Bajo la ley, Dios permaneció, en algún sentido, tranquilo para ver lo que podían hacer los hombres; mientras que, en el Evangelio, vemos a Dios activo y a los hombres llamados a permanecer “quietos (para ver) la salvación de Jehová con vosotros” (2Crónicas 20:17). Siendo esto así, el apóstol no titubea en decir a los gálatas: “De Cristo os desligasteis, los que por la ley os justificáis; de la gracia habéis caído” (Gálatas 5:4). Si el hombre tiene algo que hacer en el asunto de la salvación, Dios queda excluido, y si Dios queda excluido, la salvación resulta imposible, puesto que es imposible que el hombre cumpla una salvación por medio de lo que demuestra que él es un ser perdido. Si, pues, la salvación es un asunto de la gracia, es preciso que sea totalmente por gracia. No puede ser algo mitad ley y mitad gracia, ya que los dos pactos son absolutamente distintos. No puede ser mitad Sara y mitad Agar. Si es Agar, Dios queda excluido; si es Sara, el hombre queda excluido, y así es desde el principio hasta el fin. La ley se dirige al hombre; le pone a prueba, le demuestra para qué sirve, le convence de que ha caído, le coloca y le mantiene bajo la maldición mientras confíe en ella, es decir, mientras esté vivo. “La ley se enseñorea del hombre entre tanto que este vive” (Romanos 7:1); pero, cuando muere, necesariamente cesa el señorío que aquélla ejerce respecto de lo que le pertenece (véase Romanos 7:16; Gálatas 2:19, Colosenses 2:20; 3:3), aun cuando ella conserve vigente su autoridad para maldecir a todo hombre viviente. El Evangelio, en cambio, al afirmar que el hombre está perdido, caído, muerto, revela a Dios tal cual es: como Salvador de los perdidos, como quien perdona al culpable y vivifica a los muertos. No nos presenta a Dios como quien exige cosa alguna del hombre (pues ¿qué se le puede pedir a un muerto que ha ido a la quiebra?), sino como quien despliega su libre gracia en la obra de la redención.

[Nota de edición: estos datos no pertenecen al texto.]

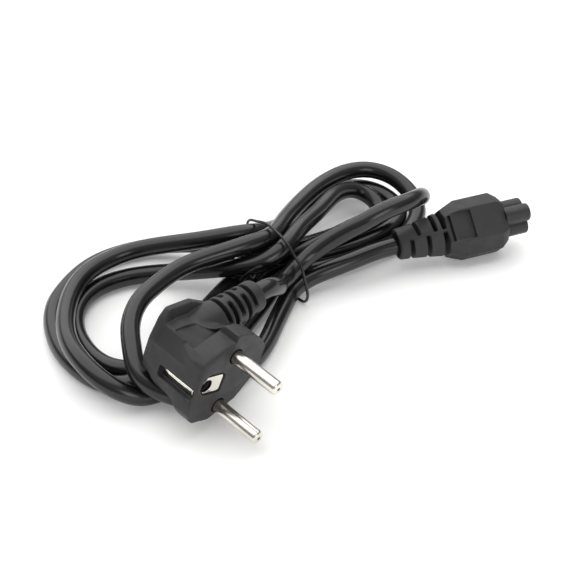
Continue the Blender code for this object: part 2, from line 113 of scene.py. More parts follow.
# The tie's way round the bundle, in millimetres: where its middle is, which way the bundle's front
# lies from there, and then its points, towards that front and up
TIE_PLACE = (-2.0, 0.0)
TIE_FRONT = (0.61, -0.79)
TIE_LOOP = [
    (0, 0.65), (12.2, 0.6), (15.6, 1.9), (17, 5.2), (16.4, 8.5), (14.7, 13), (12.8, 16.6), (9.2, 18.9),
    (4.8, 22), (0, 23.4), (-6, 24.2), (-9.8, 23.6), (-15.2, 21.4), (-19, 19.6), (-20.6, 16), (-19.8, 12),
    (-17.9, 7), (-17.4, 3.4), (-15.6, 0.9), (-12.5, 0.55),
]

# The tie's free end, curled beside the bundle, in millimetres
TIE_END = [
    (-11, -10.2, 15.6), (-13.6, -10.6, 14), (-15.4, -10.8, 12.2), (-16.4, -10.9, 10.4), (-15.4, -10.9, 8.8),
    (-13.4, -10.8, 9.4), (-12.4, -10.6, 11.2), (-12.9, -10.4, 13),
]


class LeadSizes(bpy.types.PropertyGroup):
    """Sizes of the lead that the visible pieces share."""

    cord: FloatProperty(name="Cord", description="Thickness of the sheath", default=0.0068, unit="LENGTH")
    length: FloatProperty(name="Cord length", description="From boot to plug", default=1.575, unit="LENGTH")
    tie: FloatProperty(name="Tie", description="Thickness of the coated wire", default=0.0011, unit="LENGTH")
    pin: FloatProperty(name="Pin", description="Thickness of a round pin", default=0.0048, unit="LENGTH")
    pin_length: FloatProperty(name="Pin length", description="Out of the face", default=0.019, unit="LENGTH")
    pin_spacing: FloatProperty(name="Pin spacing", description="Between axes", default=0.019, unit="LENGTH")


class LeadColours(bpy.types.PropertyGroup):
    """Colours of the lead's finishes and of the stage."""

    moulding: FloatVectorProperty(
        name="Moulding", description="Soft PVC of plug and connector", subtype="COLOR",
        default=(0.021, 0.021, 0.022),
    )
    sheath: FloatVectorProperty(
        name="Sheath", description="Cord's outer sheath", subtype="COLOR", default=(0.006, 0.006, 0.0063)
    )
    nickel: FloatVectorProperty(
        name="Nickel", description="Plating of pins and earth contacts", subtype="COLOR",
        default=(0.70, 0.67, 0.61),
    )
    tie: FloatVectorProperty(
        name="Tie", description="Coating of the wire tie", subtype="COLOR", default=(0.008, 0.008, 0.008)
    )
    floor: FloatVectorProperty(
        name="Floor", description="Paper that the lead lies on", subtype="COLOR", default=(0.92, 0.92, 0.915)
    )


def lead_axes(place, x, y, z):
    """Matrix from a piece's own axes in millimetres to the lead's in metres."""
    turn = Matrix((x, y, z)).transposed().to_4x4()
    return Matrix.Translation(Vector(place) + Vector(SET_DOWN)) @ turn @ Matrix.Scale(0.001, 4)


def plug_axes():
    z = Vector(PINS_POINT).normalized()
    x = Vector(PINS_LINE)
    x = (x - z * x.dot(z)).normalized()
    return lead_axes(PLUG_PLACE, x, z.cross(x), z)


def connector_axes():
    """X out of the boot, Y across the two upper lobes and Z out of the earth side."""
    turn = Matrix.Rotation(CONNECTOR_HEADING, 4, "Z") @ Matrix.Rotation(-CONNECTOR_PITCH, 4, "Y")
    turn = turn @ Matrix.Rotation(math.pi / 2 - CONNECTOR_ROLL, 4, "X")
    columns = [turn.col[k].to_3d() for k in range(3)]
    return lead_axes(CONNECTOR_PLACE, *columns)


def relief_axes():
    """Z along the strain relief to its cord end, and X towards the upper pin."""
    start, end = Vector(RELIEF_START), Vector(RELIEF_END)
    z = (end - start).normalized()
    x = (Vector((1, 0, 0)) - z * z.x).normalized()
    turn = Matrix((x, z.cross(x), z)).transposed().to_4x4()
    return Matrix.Translation(start) @ turn


# Solids in millimetres, in a piece's own axes

# Sides of a lofted solid, and the voxels that the mouldings are melted with
LOFT_SIDES = 144
BODY_VOXEL = 0.26
NOSE_VOXEL = 0.18
PLATE_VOXEL = 0.1


def block(low, high):
    bm = bmesh.new()
    size = [b - a for a, b in zip(low, high)]
    middle = [(a + b) / 2 for a, b in zip(low, high)]
    bmesh.ops.create_cube(bm, size=1.0, matrix=Matrix.Translation(middle) @ Matrix.Diagonal((*size, 1)))
    return bm


def turned(profile, steps=64):
    """A solid turned about Z from a profile of radius and height that starts and ends on the axis."""
    bm = bmesh.new()
    spots = [bm.verts.new((radius, 0, height)) for radius, height in profile]
    edges = [bm.edges.new(pair) for pair in zip(spots, spots[1:])]
    bmesh.ops.spin(
        bm, geom=spots + edges, cent=(0, 0, 0), axis=(0, 0, 1), angle=2 * math.pi, steps=steps,
        use_merge=True,
    )
    bmesh.ops.remove_doubles(bm, verts=bm.verts, dist=0.0001)
    bmesh.ops.recalc_face_normals(bm, faces=bm.faces)
    return bm


def bar(radius, low, high, centre=(0, 0)):
    """A round bar along Z."""
    bm = turned([(0, low), (radius, low), (radius, high), (0, high)], steps=48)
    bmesh.ops.translate(bm, verts=bm.verts, vec=(*centre, 0))
    return bm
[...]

La diferencia entre los dos pactos –el de la ley y el de la gracia– es, por tanto, inmensa, y permite comprender la fuerza extraordinaria de las expresiones del apóstol en la carta a los Gálatas: “Estoy maravillado”… “¿quién os fascinó?”… “temo de vosotros”… “estoy perplejo en cuanto a vosotros”… “¡ojalá se mutilasen los que os perturban!” (Gálatas 1:6; 3:1; 4:11-20; 5:12). Estas son expresiones inspiradas por el Espíritu Santo, quien conoce el valor de un Cristo completo, de una salvación completa y quien sabe también cómo el conocimiento de lo uno y de lo otro es necesario para el pecador perdido. No hallamos lenguaje semejante en ninguna otra epístola, ni en la dirigida a los Corintios, aun cuando entre estos hubo que reprimir desórdenes de la peor especie. Toda falta y todo error humano puede ser corregido mediante la introducción de la gracia de Dios; pero los gálatas, como Abraham en este capítulo, se apartaron de Dios y se volvieron a la carne. ¿Qué remedio puede haber para un caso semejante? ¿Cómo corregir un error que consiste en abandonar lo único que todo lo puede remediar? Caer de la gracia es volver a someterse a la ley, de la cual no se puede esperar más que “la maldición”.
Confírmenos el Señor en su gracia soberana.